Maybe this time is different, and if South Beach is a hit, consistency won't be any investor's concern. But in the absence of certainty on either point, I can't help but come back to what Nutrisystem is at its core: a company that has had some ups and downs in its history, one with a good deal of cyclical exposure (revenue fell 32% between 2007 and 2009, though there were a few self-inflicted wounds), and one in an industry that probably is declining over the long term. I'm skeptical that NTRI can consistently hold a 20x+ multiple, and that means that to support $37, either SBD has to accelerate earnings growth or the stock has to come down from current levels. Without a driver in retail, and with the company lapping some of the more successful recent rollouts, there doesn't appear to be much else that can get NTRI up past $2 - quickly - and drive upside from current levels.

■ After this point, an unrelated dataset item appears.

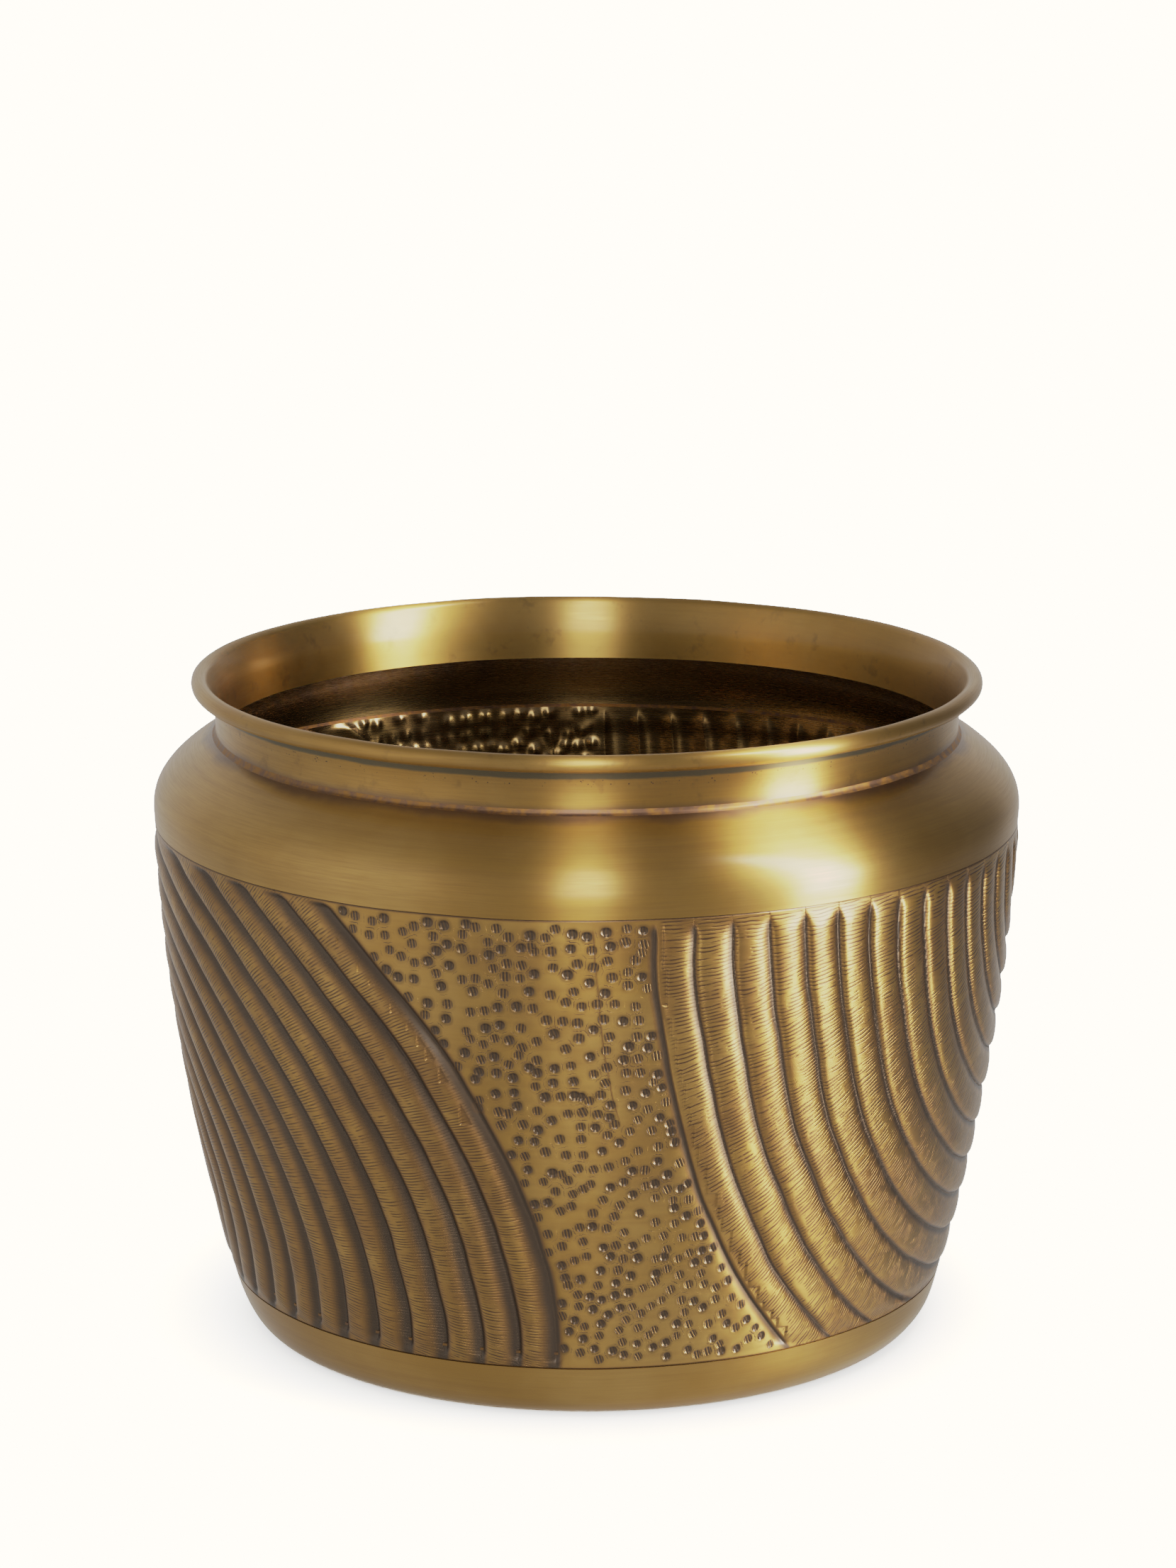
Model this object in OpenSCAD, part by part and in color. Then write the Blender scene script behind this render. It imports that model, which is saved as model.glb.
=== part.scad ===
// Brass planter pot: a wide sheet-brass jardiniere with a chased wall,
// a rounded shoulder and a short collar whose lip is rolled over a wire.
//
// Every part is one spun ring about the Z axis. The pot stands on z = 0,
// the origin is the centre of its foot, and all sizes are in millimetres.
//
// The dish stands up inside the wall and the wall inside the shoulder, by
// about 5 mm each, and a fillet of braze closes each lap on the inside. The
// collar drops through the mouth of the shoulder and is brazed outside.

/* [Body] */
// Widest diameter, just above the upper seam
pot_d = 300; // [296:1:310]
// Height from the foot to the top of the rolled lip
pot_h = 228.5; // [226:0.5:232]
// Thickness of the brass sheet
sheet = 1; // [0.8:0.1:1.2]

/* [Base dish] */
// Diameter of the flat foot
foot_d = 227.5; // [210:0.5:232]
// Diameter where the dish meets the wall
base_seam_d = 250.8; // [244:0.2:256]
// Height of the seam between the dish and the wall
base_seam_z = 18.5; // [16:0.5:24]
// Fullness of the heel curve, from a flat chamfer to a tight corner
heel_fullness = 0.66; // [0.4:0.02:0.8]

/* [Wall] */
// How far the wall bows out past a straight line between its seams
wall_bow = 4.3; // [0:0.1:8]
// Height of the seam between the wall and the shoulder
top_seam_z = 178; // [170:0.5:182]
// Width of the line cut along each seam
line_w = 0.6; // [0.3:0.1:1]
// Depth of the line cut along each seam
line_depth = 0.4; // [0.2:0.05:0.6]

/* [Shoulder] */
// Slope of the shoulder where it meets the collar, in degrees
shoulder_slope = 30; // [24:1:36]
// Length of the nearly straight run above the upper seam
shoulder_rise = 8; // [5:0.5:11]
// Length of the run that turns in towards the collar
shoulder_run = 27.8; // [22:0.2:32]

/* [Collar] */
// Outer diameter of the collar where it passes through the shoulder
collar_d = 256.8; // [252:0.2:258]
// Height of the crease between the shoulder and the collar
crease_z = 207.6; // [204:0.2:209]
// How far the collar hangs below the crease, inside the pot
skirt_drop = 1.5; // [1.3:0.1:6]

/* [Rolled lip] */
// Diameter of the wire inside the lip
wire_d = 3.7; // [3:0.1:4.5]
// Diameter of the ring that the wire forms, along its centre
lip_ring_d = 267.2; // [266:0.2:270]

/* [Braze] */
// Leg length of the braze fillet in the crease outside
neck_fillet = 1.3; // [0.8:0.1:2]
// Leg length of the braze fillets at the laps inside
lap_fillet = 0.95; // [0.6:0.05:0.95]

/* [Hidden] */
$fn = 180;

brass = "#a98a4d";
worn_brass = "#8f7343";
bright_brass = "#c2a561";
wire_brass = "#b08d48";
braze_metal = "#a9745a";

// Number of straight steps that draw each curve of the profile
heel_steps = 14;
wall_steps = 32;
shoulder_steps = 24;
collar_steps = 12;
roll_step = 10;
// Each lap is this many steps of its curve, about 5 mm in all: the dish's
// follows the wall, and the wall's follows the shoulder
base_lap_steps = 1;
top_lap_steps = 5;

// Gap between the wire and the sheet rolled round it
wire_gap = 0.05;
// The lip's sheet turns round the wire between these two directions
roll_from = 155;
roll_to = -125;
// Radius of the lip along the middle of its sheet
roll_r = wire_d / 2 + wire_gap + sheet / 2;
lip_ring = [lip_ring_d / 2, pot_h - sheet - wire_gap - wire_d / 2];

// The seam sits this far inside the widest diameter
seam_inset = 0.25;
foot_edge = [foot_d / 2, 0];
base_seam = [base_seam_d / 2, base_seam_z];
top_seam = [pot_d / 2 - seam_inset, top_seam_z];
crease = [collar_d / 2, crease_z];

// ---- Vectors in the (radius, height) plane --------------------------------

function unit(v) = v / norm(v);
// Quarter turn clockwise: the outward side of a path that climbs
function outward(v) = [v[1], -v[0]];
function polar(a) = [cos(a), sin(a)];
function reversed(v) = [for (i = [len(v) - 1 : -1 : 0]) v[i]];

// ---- Curves: each sample is [point, unit direction of travel] --------------

function cubic_point(p, t) =
    pow(1 - t, 3) * p[0] + 3 * pow(1 - t, 2) * t * p[1]
    + 3 * (1 - t) * t * t * p[2] + pow(t, 3) * p[3];
function cubic_travel(p, t) =
    unit(pow(1 - t, 2) * (p[1] - p[0]) + 2 * (1 - t) * t * (p[2] - p[1])
    + t * t * (p[3] - p[2]));
function cubic(p, steps) =
    [for (i = [0 : steps]) [cubic_point(p, i / steps), cubic_travel(p, i / steps)]];

// A sheet lies along a path. The skin is its samples moved sideways.
function skin(path, side) = [for (s = path) s[0] + side * outward(s[1])];

// The wall's control point bows it out evenly between the two seams
wall_control = (base_seam + top_seam) / 2
    + 2 * wall_bow * unit(outward(top_seam - base_seam));
wall_start = unit(wall_control - base_seam);
wall_end = unit(top_seam - wall_control);
wall_path = cubic([
    base_seam,
    base_seam + 2 / 3 * (wall_control - base_seam),
    top_seam + 2 / 3 * (wall_control - top_seam),
    top_seam
], wall_steps);

// The heel leaves the foot flat and joins the wall without a kink, so its
// handles point at the corner where the floor and the wall would meet
heel_corner = base_seam - wall_start * base_seam_z / wall_start[1];
heel_path = cubic([
    foot_edge,
    foot_edge + heel_fullness * (heel_corner - foot_edge),
    base_seam + heel_fullness * (heel_corner - base_seam),
    base_seam
], heel_steps);

shoulder_path = cubic([
    top_seam,
    top_seam + shoulder_rise * wall_end,
    crease + shoulder_run * polar(-shoulder_slope),
    crease
], shoulder_steps);

// The collar is drawn along the middle of its sheet: a straight stretch up
// through the mouth, a slight flare, then the rolled lip
collar_mid_r = collar_d / 2 - sheet / 2;
straight_rise = 1.8;
skirt_path = [[[collar_mid_r, crease_z - skirt_drop], [0, 1]]];
roll_start = lip_ring + roll_r * polar(roll_from);
flare_path = cubic([
    [collar_mid_r, crease_z + straight_rise],
    [collar_mid_r, crease_z + straight_rise + 8],
    roll_start - 6 * polar(roll_from - 90),
    roll_start
], collar_steps);
roll_path = [
    for (a = [roll_from - roll_step : -roll_step : roll_to])
        [lip_ring + roll_r * polar(a), polar(a - 90)]
];

// ---- Sub-parts --------------------------------------------------------------

module ring(outline) {
    rotate_extrude() polygon(outline);
}

// Floor and heel in one spun dish. Past the seam its edge is stepped in by
// the thickness of the sheet, and stands up inside the wall.
module base_dish() {
    lap = [for (i = [0 : base_lap_steps]) wall_path[i]];
    heel_inside = [for (i = [0 : heel_steps - 1]) heel_path[i]];
    color(brass) ring(concat(
        [[0, 0]],
        skin(heel_path, 0),
        skin(lap, -sheet),
        reversed(skin(lap, -2 * sheet)),
        reversed(skin(heel_inside, -sheet)),
        [[0, sheet]]
    ));
}

// The chased band between the two seams. Its outer edges are cut back to
// leave the fine dark lines that border the pattern. Past the upper seam it
// is stepped in, and stands up inside the shoulder.
module chased_wall() {
    first = wall_path[0];
    last = wall_path[wall_steps];
    between = [for (i = [1 : wall_steps - 1]) wall_path[i]];
    below_step = [for (i = [0 : wall_steps - 1]) wall_path[i]];
    lap = [for (i = [0 : top_lap_steps]) shoulder_path[i]];
    color(worn_brass) ring(concat(
        [first[0] - line_depth * outward(first[1]), first[0] + line_w * first[1]],
        skin(between, 0),
        [last[0] - line_w * last[1], last[0] - line_depth * outward(last[1])],
        skin(lap, -sheet),
        reversed(skin(lap, -2 * sheet)),
        reversed(skin(below_step, -sheet))
    ));
}

// Rounded shoulder from the upper seam in to the mouth.
module shoulder_ring() {
    shoulder_inside = [for (i = [0 : shoulder_steps - 1]) shoulder_path[i]];
    color(brass) ring(concat(
        skin(shoulder_path, 0),
        [crease - [0, sheet / cos(shoulder_slope)]],
        reversed(skin(shoulder_inside, -sheet))
    ));
}

module neck_collar() {
    path = concat(skirt_path, flare_path, roll_path);
    color(bright_brass) ring(concat(
        skin(path, sheet / 2),
        reversed(skin(path, -sheet / 2))
    ));
}

module rim_wire() {
    color(wire_brass) rotate_extrude() translate(lip_ring) circle(d = wire_d);
}

// A lap fillet sits on the edge of a lap, where the path's sample lies, in
// the corner against the sheet outside it.
module lap_braze(path, sample) {
    corner = skin([path[sample]], -sheet)[0];
    lap_edge = skin([path[sample]], -2 * sheet)[0];
    along = unit(skin([path[sample + 1]], -sheet)[0] - corner);
    color(braze_metal) ring([corner, corner + lap_fillet * along, lap_edge]);
}

module base_braze() {
    lap_braze(wall_path, base_lap_steps);
}

module shoulder_braze() {
    lap_braze(shoulder_path, top_lap_steps);
}

// Fillet in the crease outside, between the collar and the shoulder.
module neck_braze() {
    shoulder_side = unit(shoulder_path[shoulder_steps - 1][0] - crease);
    hollow = 0.35 * neck_fillet;
    color(braze_metal) ring([
        crease,
        crease + neck_fillet * shoulder_side,
        crease + hollow * (shoulder_side + [0, 1]),
        crease + [0, neck_fillet]
    ]);
}

base_dish();
chased_wall();
shoulder_ring();
neck_collar();
rim_wire();
base_braze();
shoulder_braze();
neck_braze();
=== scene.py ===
import math

import bmesh
import bpy
import numpy as np
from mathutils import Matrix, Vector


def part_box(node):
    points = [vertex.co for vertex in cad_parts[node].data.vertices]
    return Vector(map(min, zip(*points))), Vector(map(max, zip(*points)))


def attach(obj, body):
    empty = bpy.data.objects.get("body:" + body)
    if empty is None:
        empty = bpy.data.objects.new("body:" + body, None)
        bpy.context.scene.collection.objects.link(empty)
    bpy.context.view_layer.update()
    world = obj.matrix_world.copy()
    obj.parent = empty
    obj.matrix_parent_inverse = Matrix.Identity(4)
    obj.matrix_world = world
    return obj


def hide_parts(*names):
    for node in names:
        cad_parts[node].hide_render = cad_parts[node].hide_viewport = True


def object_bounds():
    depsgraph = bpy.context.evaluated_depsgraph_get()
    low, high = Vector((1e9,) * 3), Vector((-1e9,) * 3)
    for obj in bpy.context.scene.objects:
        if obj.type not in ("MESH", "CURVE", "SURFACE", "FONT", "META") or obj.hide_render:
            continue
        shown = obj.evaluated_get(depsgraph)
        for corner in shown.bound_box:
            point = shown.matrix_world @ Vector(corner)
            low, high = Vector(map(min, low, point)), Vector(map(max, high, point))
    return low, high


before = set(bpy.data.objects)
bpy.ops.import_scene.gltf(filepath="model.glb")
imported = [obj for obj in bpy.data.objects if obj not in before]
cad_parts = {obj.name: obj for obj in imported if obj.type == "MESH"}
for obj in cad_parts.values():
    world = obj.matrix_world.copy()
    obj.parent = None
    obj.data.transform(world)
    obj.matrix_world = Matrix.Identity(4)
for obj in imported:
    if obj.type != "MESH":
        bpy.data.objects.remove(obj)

# Looks of the brass planter pot.
#
# Every CAD node is a spun ring, so each one is rebuilt here as a fine mesh on the
# node's own outline, and the chased pattern is raised and sunk on the wall's mesh.
#
# The frame is in metres. The pattern is worked out in millimetres, on the wall rolled
# out flat: azimuth in degrees, 0 at the front (-Y) and growing to the right (+X), and
# height above the foot.

cad_low, cad_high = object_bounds()
MM = 0.001
TOTAL_HEIGHT = cad_high.z / MM

wall_low, wall_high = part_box("chased_wall")
LOWER_LINE = wall_low.z / MM
# The wall goes on past its upper line, in a lap that stands up inside the shoulder
UPPER_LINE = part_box("shoulder_ring")[0].z / MM
LAP_TOP = wall_high.z / MM
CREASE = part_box("shoulder_ring")[1].z / MM
# The rolled lip's sheet goes under its wire, with a small gap between the two
SHEET_AND_GAP = 1.05
LIP_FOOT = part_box("rim_wire")[0].z / MM - SHEET_AND_GAP


# ---- Smooth random fields ------------------------------------------------------------


def ease(value, start, end):
    """0 at start, 1 at end, and smooth in between."""
    t = np.clip((value - start) / (end - start), 0.0, 1.0)
    return t * t * (3.0 - 2.0 * t)


def ripple(azimuth, height, around, tall, seed):
    """Smooth noise from -1 to 1: around bumps a turn, each tall millimetres high."""
    rows = int(TOTAL_HEIGHT / tall) + 4
    lattice = np.random.RandomState(seed).uniform(-1.0, 1.0, (rows, around))
    column = np.mod(azimuth, 360.0) / 360.0 * around
    row = np.clip(height / tall + 1.0, 0.0, rows - 1.001)
    c, r = np.floor(column).astype(int), np.floor(row).astype(int)
    fc, fr = ease(column - c, 0.0, 1.0), ease(row - r, 0.0, 1.0)
    c0, c1 = c % around, (c + 1) % around
    low = lattice[r, c0] * (1 - fc) + lattice[r, c1] * fc
    high = lattice[r + 1, c0] * (1 - fc) + lattice[r + 1, c1] * fc
    return low * (1 - fr) + high * fr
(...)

Admittedly, I made a similar argument at $30 a few months ago, and I may simply be a small brick in the 'wall of worry' NTRI will continue to climb. Certainly, I don't think a short is in order: Zier has done a fantastic job in her four years at the helm, and early results from South Beach - which should be available in some form on the Q4 call in February - can drive further upside. But I can't shake the feeling that NTRI is being priced as if it's a growth stock, even with a checkered history on that front and with questions about what, beyond reactivation revenue, can continue to drive accelerated growth in the legacy Nutrisystem direct segment. Everything is working for Nutrisystem right now, admittedly - my concern is that the stock is priced like that will never change.
Disclosure: I/we have no positions in any stocks mentioned, and no plans to initiate any positions within the next 72 hours.
I wrote this article myself, and it expresses my own opinions. I am not receiving compensation for it (other than from Seeking Alpha). I have no business relationship with any company whose stock is mentioned in this article.